• _WORK TO BE COMPLETED_: Set down each line from the one containing "What FreeCAD Python" to the one containing "SNAP_TAB_THICK = 1.0", inclusive, exactly as written and with nothing further.

• _ROWS_:
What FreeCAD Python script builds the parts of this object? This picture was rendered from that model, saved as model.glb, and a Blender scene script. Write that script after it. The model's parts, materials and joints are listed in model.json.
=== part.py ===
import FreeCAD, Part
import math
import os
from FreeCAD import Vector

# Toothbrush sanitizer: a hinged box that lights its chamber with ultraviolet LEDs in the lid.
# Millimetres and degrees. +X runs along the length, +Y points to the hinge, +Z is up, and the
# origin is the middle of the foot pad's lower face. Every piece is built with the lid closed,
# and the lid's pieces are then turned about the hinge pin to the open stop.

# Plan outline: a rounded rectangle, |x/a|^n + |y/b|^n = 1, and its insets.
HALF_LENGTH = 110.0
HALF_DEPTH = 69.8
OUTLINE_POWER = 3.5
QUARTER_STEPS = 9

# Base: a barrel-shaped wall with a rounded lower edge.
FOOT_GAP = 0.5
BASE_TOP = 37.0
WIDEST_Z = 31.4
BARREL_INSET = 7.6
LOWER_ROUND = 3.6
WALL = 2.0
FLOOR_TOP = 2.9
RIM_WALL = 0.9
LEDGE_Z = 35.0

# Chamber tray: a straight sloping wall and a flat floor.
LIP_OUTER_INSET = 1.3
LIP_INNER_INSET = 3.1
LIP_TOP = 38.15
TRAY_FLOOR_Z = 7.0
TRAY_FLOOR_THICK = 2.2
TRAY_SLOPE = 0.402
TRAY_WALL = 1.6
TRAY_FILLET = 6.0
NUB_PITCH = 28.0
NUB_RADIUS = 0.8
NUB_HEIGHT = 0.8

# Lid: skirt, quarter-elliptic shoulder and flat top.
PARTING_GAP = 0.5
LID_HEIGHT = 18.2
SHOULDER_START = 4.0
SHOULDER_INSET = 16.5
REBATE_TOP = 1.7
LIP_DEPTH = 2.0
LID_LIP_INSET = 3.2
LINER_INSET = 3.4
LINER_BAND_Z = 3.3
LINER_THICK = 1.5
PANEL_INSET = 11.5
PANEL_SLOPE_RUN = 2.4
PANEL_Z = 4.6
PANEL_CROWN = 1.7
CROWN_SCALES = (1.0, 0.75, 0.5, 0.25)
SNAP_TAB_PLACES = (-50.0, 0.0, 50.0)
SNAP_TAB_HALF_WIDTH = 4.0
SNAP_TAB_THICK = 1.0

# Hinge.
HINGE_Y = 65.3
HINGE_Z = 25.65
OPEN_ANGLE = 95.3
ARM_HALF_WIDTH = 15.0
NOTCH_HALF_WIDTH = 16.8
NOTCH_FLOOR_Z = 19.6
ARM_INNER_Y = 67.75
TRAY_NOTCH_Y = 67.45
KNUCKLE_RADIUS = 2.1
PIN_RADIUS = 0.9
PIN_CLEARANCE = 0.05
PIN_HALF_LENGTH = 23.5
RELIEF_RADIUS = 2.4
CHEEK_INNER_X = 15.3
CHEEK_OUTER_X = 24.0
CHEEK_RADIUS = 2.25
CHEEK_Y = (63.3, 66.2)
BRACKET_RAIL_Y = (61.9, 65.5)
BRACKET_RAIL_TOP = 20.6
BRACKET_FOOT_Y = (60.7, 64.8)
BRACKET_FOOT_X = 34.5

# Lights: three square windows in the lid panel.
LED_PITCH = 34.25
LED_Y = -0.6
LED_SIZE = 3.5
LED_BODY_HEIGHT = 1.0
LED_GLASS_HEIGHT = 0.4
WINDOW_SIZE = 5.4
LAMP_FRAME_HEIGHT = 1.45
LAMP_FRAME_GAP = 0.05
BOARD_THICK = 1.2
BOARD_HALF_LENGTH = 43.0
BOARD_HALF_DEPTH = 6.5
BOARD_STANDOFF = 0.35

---

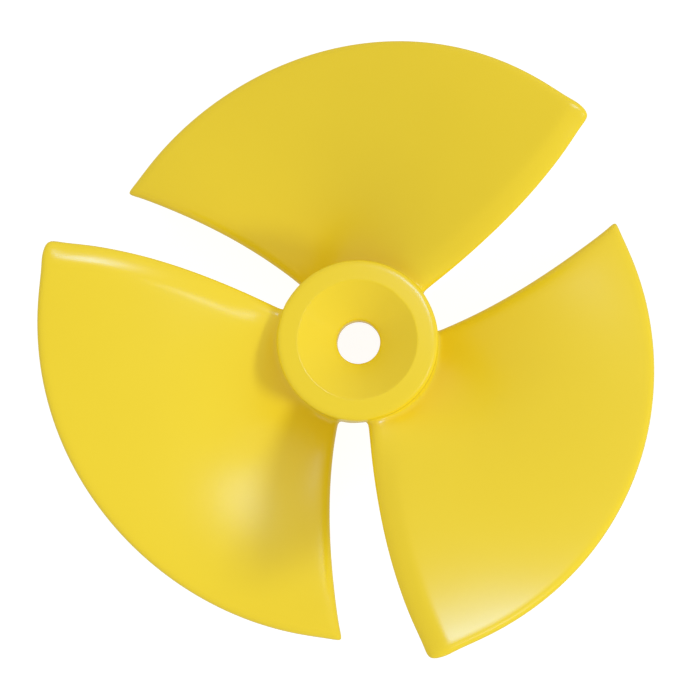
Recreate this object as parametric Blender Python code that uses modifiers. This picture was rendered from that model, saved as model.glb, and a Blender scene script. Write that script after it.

• _RESULT OF THE EXERCISE_:
What FreeCAD Python script builds the parts of this object? This picture was rendered from that model, saved as model.glb, and a Blender scene script. Write that script after it. The model's parts, materials and joints are listed in model.json.
=== part.py ===
import FreeCAD, Part
import math
import os
from FreeCAD import Vector

# Toothbrush sanitizer: a hinged box that lights its chamber with ultraviolet LEDs in the lid.
# Millimetres and degrees. +X runs along the length, +Y points to the hinge, +Z is up, and the
# origin is the middle of the foot pad's lower face. Every piece is built with the lid closed,
# and the lid's pieces are then turned about the hinge pin to the open stop.

# Plan outline: a rounded rectangle, |x/a|^n + |y/b|^n = 1, and its insets.
HALF_LENGTH = 110.0
HALF_DEPTH = 69.8
OUTLINE_POWER = 3.5
QUARTER_STEPS = 9

# Base: a barrel-shaped wall with a rounded lower edge.
FOOT_GAP = 0.5
BASE_TOP = 37.0
WIDEST_Z = 31.4
BARREL_INSET = 7.6
LOWER_ROUND = 3.6
WALL = 2.0
FLOOR_TOP = 2.9
RIM_WALL = 0.9
LEDGE_Z = 35.0

# Chamber tray: a straight sloping wall and a flat floor.
LIP_OUTER_INSET = 1.3
LIP_INNER_INSET = 3.1
LIP_TOP = 38.15
TRAY_FLOOR_Z = 7.0
TRAY_FLOOR_THICK = 2.2
TRAY_SLOPE = 0.402
TRAY_WALL = 1.6
TRAY_FILLET = 6.0
NUB_PITCH = 28.0
NUB_RADIUS = 0.8
NUB_HEIGHT = 0.8

# Lid: skirt, quarter-elliptic shoulder and flat top.
PARTING_GAP = 0.5
LID_HEIGHT = 18.2
SHOULDER_START = 4.0
SHOULDER_INSET = 16.5
REBATE_TOP = 1.7
LIP_DEPTH = 2.0
LID_LIP_INSET = 3.2
LINER_INSET = 3.4
LINER_BAND_Z = 3.3
LINER_THICK = 1.5
PANEL_INSET = 11.5
PANEL_SLOPE_RUN = 2.4
PANEL_Z = 4.6
PANEL_CROWN = 1.7
CROWN_SCALES = (1.0, 0.75, 0.5, 0.25)
SNAP_TAB_PLACES = (-50.0, 0.0, 50.0)
SNAP_TAB_HALF_WIDTH = 4.0
SNAP_TAB_THICK = 1.0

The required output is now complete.